THE RECORDS ::
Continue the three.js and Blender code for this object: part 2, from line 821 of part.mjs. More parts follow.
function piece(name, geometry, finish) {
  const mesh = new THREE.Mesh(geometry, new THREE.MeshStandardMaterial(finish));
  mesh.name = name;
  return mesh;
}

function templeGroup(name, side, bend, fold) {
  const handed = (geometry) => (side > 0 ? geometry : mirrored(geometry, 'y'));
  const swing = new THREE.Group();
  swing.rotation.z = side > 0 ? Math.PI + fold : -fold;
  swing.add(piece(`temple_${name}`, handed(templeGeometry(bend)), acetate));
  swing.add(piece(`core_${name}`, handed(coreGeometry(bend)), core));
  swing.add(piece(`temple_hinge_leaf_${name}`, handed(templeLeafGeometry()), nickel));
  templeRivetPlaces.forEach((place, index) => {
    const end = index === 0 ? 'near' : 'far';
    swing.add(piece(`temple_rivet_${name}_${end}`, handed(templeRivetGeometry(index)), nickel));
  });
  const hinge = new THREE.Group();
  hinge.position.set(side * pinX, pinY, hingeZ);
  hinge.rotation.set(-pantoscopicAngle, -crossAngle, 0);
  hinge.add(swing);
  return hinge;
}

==

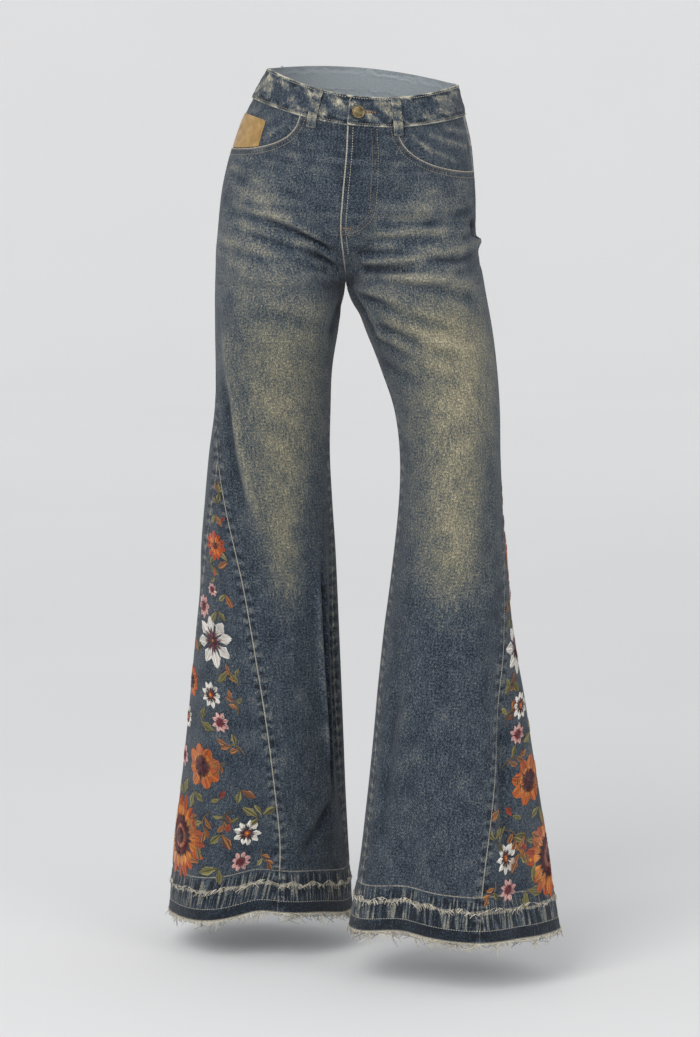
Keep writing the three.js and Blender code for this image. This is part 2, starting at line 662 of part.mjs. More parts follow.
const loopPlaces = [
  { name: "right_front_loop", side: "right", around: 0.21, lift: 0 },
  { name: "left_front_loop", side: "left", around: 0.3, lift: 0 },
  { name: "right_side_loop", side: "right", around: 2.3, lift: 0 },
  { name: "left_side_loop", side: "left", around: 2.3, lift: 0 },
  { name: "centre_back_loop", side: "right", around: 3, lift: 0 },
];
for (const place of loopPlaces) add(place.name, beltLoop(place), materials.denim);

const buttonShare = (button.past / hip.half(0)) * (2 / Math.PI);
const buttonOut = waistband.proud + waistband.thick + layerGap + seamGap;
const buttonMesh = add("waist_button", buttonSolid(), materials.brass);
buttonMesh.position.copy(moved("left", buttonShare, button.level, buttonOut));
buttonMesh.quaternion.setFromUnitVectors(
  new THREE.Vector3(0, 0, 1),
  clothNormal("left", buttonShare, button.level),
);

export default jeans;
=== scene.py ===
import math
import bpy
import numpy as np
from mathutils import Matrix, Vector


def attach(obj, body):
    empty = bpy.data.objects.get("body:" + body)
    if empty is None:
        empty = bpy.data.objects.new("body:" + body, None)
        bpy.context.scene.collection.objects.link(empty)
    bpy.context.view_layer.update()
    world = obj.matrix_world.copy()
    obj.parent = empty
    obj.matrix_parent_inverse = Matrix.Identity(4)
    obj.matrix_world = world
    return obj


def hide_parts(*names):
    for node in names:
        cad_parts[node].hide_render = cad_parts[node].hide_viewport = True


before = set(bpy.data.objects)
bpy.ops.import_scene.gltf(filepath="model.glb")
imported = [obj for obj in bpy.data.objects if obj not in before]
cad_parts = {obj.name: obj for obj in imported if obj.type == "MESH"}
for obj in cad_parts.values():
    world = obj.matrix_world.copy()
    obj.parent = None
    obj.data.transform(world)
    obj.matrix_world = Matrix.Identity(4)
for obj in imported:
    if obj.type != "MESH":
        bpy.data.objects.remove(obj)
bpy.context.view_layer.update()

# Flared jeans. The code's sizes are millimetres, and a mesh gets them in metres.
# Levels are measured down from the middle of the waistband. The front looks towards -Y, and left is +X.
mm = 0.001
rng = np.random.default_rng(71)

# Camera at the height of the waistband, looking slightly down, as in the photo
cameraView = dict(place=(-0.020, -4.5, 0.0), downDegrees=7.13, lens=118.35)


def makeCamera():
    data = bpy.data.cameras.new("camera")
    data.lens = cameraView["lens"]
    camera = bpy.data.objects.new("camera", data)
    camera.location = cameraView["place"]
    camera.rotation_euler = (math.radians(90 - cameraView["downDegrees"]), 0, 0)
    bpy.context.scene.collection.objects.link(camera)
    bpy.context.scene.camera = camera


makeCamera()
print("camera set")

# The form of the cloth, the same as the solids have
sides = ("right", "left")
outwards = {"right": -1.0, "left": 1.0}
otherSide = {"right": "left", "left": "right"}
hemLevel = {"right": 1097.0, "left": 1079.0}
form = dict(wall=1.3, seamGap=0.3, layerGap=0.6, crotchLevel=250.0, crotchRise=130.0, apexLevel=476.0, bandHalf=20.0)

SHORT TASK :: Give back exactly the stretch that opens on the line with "const buttonShare = (button.past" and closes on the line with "obj.matrix_parent_inverse = Matrix.Identity(4)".

RESULT ::
const buttonShare = (button.past / hip.half(0)) * (2 / Math.PI);
const buttonOut = waistband.proud + waistband.thick + layerGap + seamGap;
const buttonMesh = add("waist_button", buttonSolid(), materials.brass);
buttonMesh.position.copy(moved("left", buttonShare, button.level, buttonOut));
buttonMesh.quaternion.setFromUnitVectors(
  new THREE.Vector3(0, 0, 1),
  clothNormal("left", buttonShare, button.level),
);

export default jeans;
=== scene.py ===
import math
import bpy
import numpy as np
from mathutils import Matrix, Vector


def attach(obj, body):
    empty = bpy.data.objects.get("body:" + body)
    if empty is None:
        empty = bpy.data.objects.new("body:" + body, None)
        bpy.context.scene.collection.objects.link(empty)
    bpy.context.view_layer.update()
    world = obj.matrix_world.copy()
    obj.parent = empty
    obj.matrix_parent_inverse = Matrix.Identity(4)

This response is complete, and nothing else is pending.